Given material:
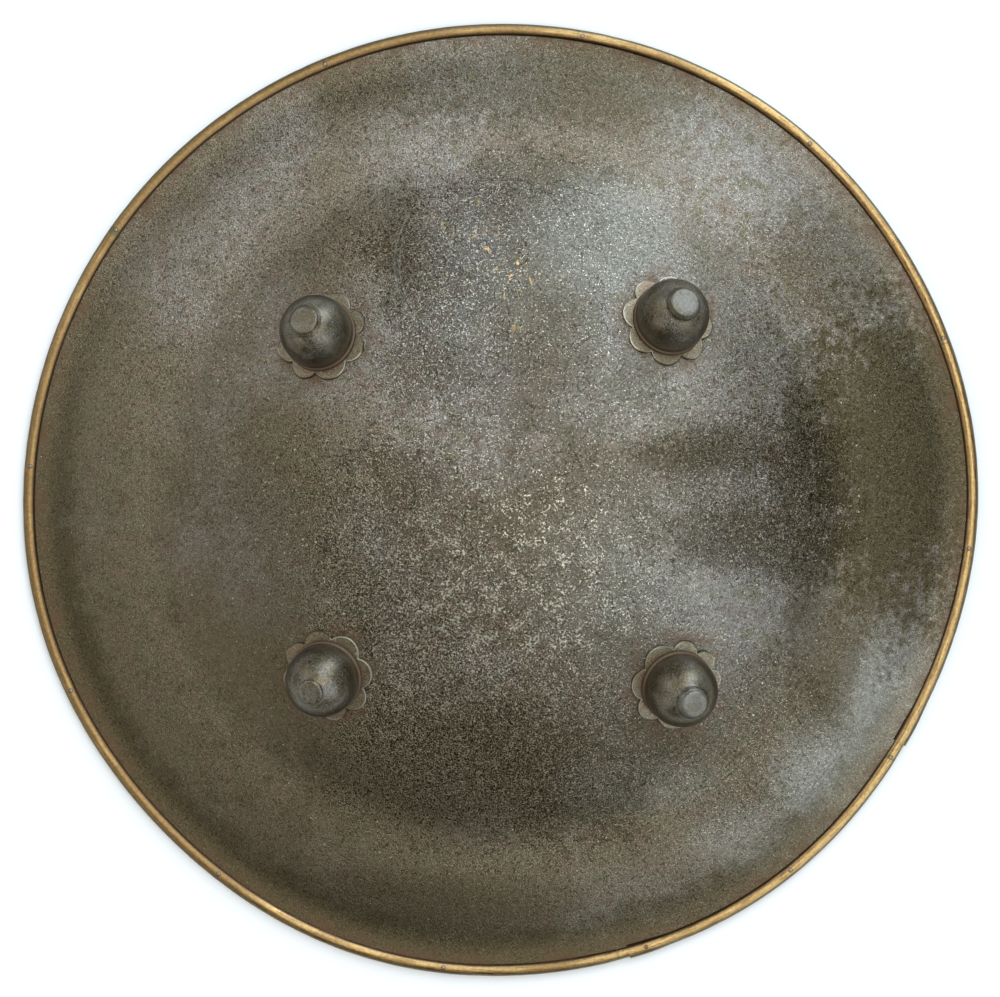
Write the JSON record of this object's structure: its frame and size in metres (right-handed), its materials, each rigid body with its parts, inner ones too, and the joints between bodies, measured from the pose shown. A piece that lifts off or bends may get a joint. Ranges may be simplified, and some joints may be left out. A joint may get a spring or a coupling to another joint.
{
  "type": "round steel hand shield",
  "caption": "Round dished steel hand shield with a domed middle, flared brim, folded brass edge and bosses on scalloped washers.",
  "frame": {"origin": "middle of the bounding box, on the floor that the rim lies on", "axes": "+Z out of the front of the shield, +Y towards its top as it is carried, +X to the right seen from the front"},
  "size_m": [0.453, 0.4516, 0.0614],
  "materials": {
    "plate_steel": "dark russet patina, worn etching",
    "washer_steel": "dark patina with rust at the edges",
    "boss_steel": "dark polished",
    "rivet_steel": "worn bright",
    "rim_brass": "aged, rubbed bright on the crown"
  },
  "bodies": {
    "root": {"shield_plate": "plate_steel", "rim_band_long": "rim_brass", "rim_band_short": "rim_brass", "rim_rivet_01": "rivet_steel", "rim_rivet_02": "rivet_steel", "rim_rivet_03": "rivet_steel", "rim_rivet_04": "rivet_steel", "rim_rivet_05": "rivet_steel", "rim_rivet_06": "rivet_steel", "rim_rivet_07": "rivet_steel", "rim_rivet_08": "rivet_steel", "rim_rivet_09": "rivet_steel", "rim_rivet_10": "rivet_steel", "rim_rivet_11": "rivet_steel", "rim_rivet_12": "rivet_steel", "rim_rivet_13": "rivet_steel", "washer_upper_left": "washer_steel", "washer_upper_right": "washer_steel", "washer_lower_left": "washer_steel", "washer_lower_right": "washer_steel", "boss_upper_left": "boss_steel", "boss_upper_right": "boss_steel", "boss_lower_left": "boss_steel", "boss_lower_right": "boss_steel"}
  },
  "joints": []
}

Exercise aim:
Recopy the whole listing exactly.

Complete output:
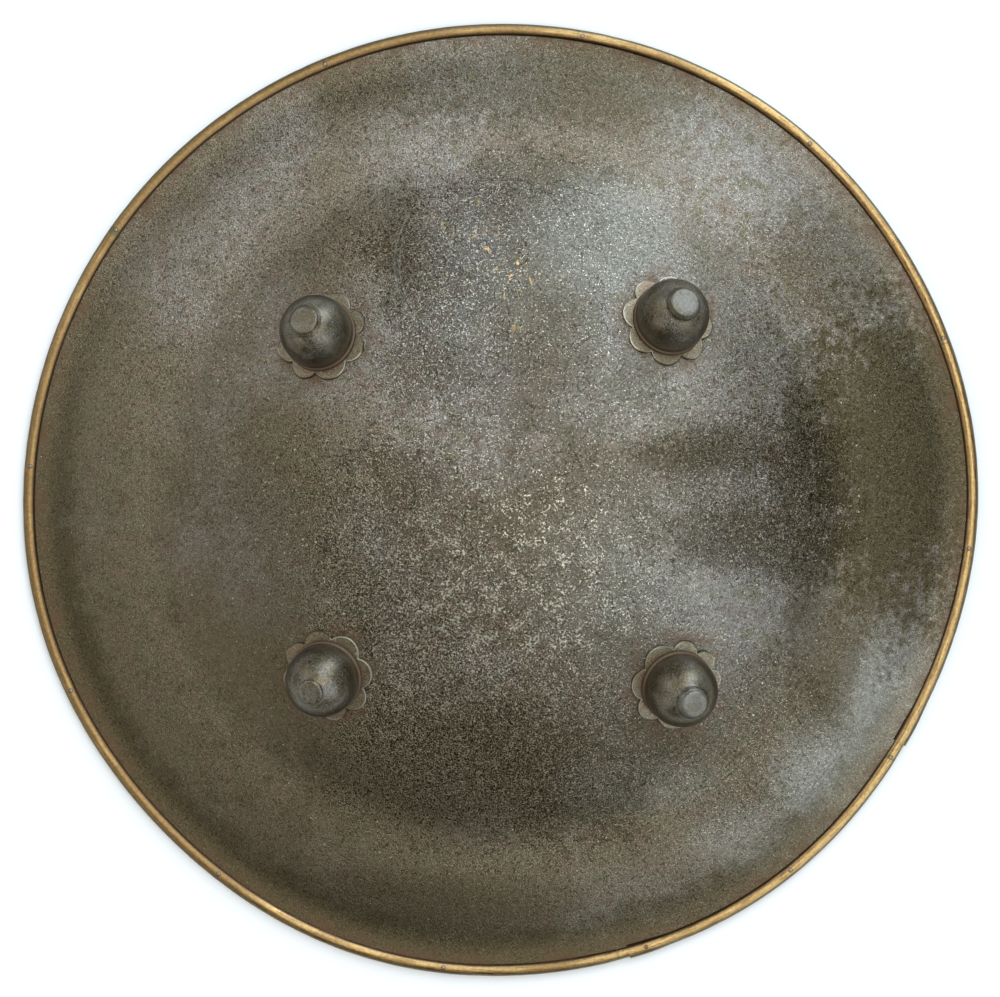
Write the JSON record of this object's structure: its frame and size in metres (right-handed), its materials, each rigid body with its parts, inner ones too, and the joints between bodies, measured from the pose shown. A piece that lifts off or bends may get a joint. Ranges may be simplified, and some joints may be left out. A joint may get a spring or a coupling to another joint.
{
  "type": "round steel hand shield",
  "caption": "Round dished steel hand shield with a domed middle, flared brim, folded brass edge and bosses on scalloped washers.",
  "frame": {"origin": "middle of the bounding box, on the floor that the rim lies on", "axes": "+Z out of the front of the shield, +Y towards its top as it is carried, +X to the right seen from the front"},
  "size_m": [0.453, 0.4516, 0.0614],
  "materials": {
    "plate_steel": "dark russet patina, worn etching",
    "washer_steel": "dark patina with rust at the edges",
    "boss_steel": "dark polished",
    "rivet_steel": "worn bright",
    "rim_brass": "aged, rubbed bright on the crown"
  },
  "bodies": {
    "root": {"shield_plate": "plate_steel", "rim_band_long": "rim_brass", "rim_band_short": "rim_brass", "rim_rivet_01": "rivet_steel", "rim_rivet_02": "rivet_steel", "rim_rivet_03": "rivet_steel", "rim_rivet_04": "rivet_steel", "rim_rivet_05": "rivet_steel", "rim_rivet_06": "rivet_steel", "rim_rivet_07": "rivet_steel", "rim_rivet_08": "rivet_steel", "rim_rivet_09": "rivet_steel", "rim_rivet_10": "rivet_steel", "rim_rivet_11": "rivet_steel", "rim_rivet_12": "rivet_steel", "rim_rivet_13": "rivet_steel", "washer_upper_left": "washer_steel", "washer_upper_right": "washer_steel", "washer_lower_left": "washer_steel", "washer_lower_right": "washer_steel", "boss_upper_left": "boss_steel", "boss_upper_right": "boss_steel", "boss_lower_left": "boss_steel", "boss_lower_right": "boss_steel"}
  },
  "joints": []
}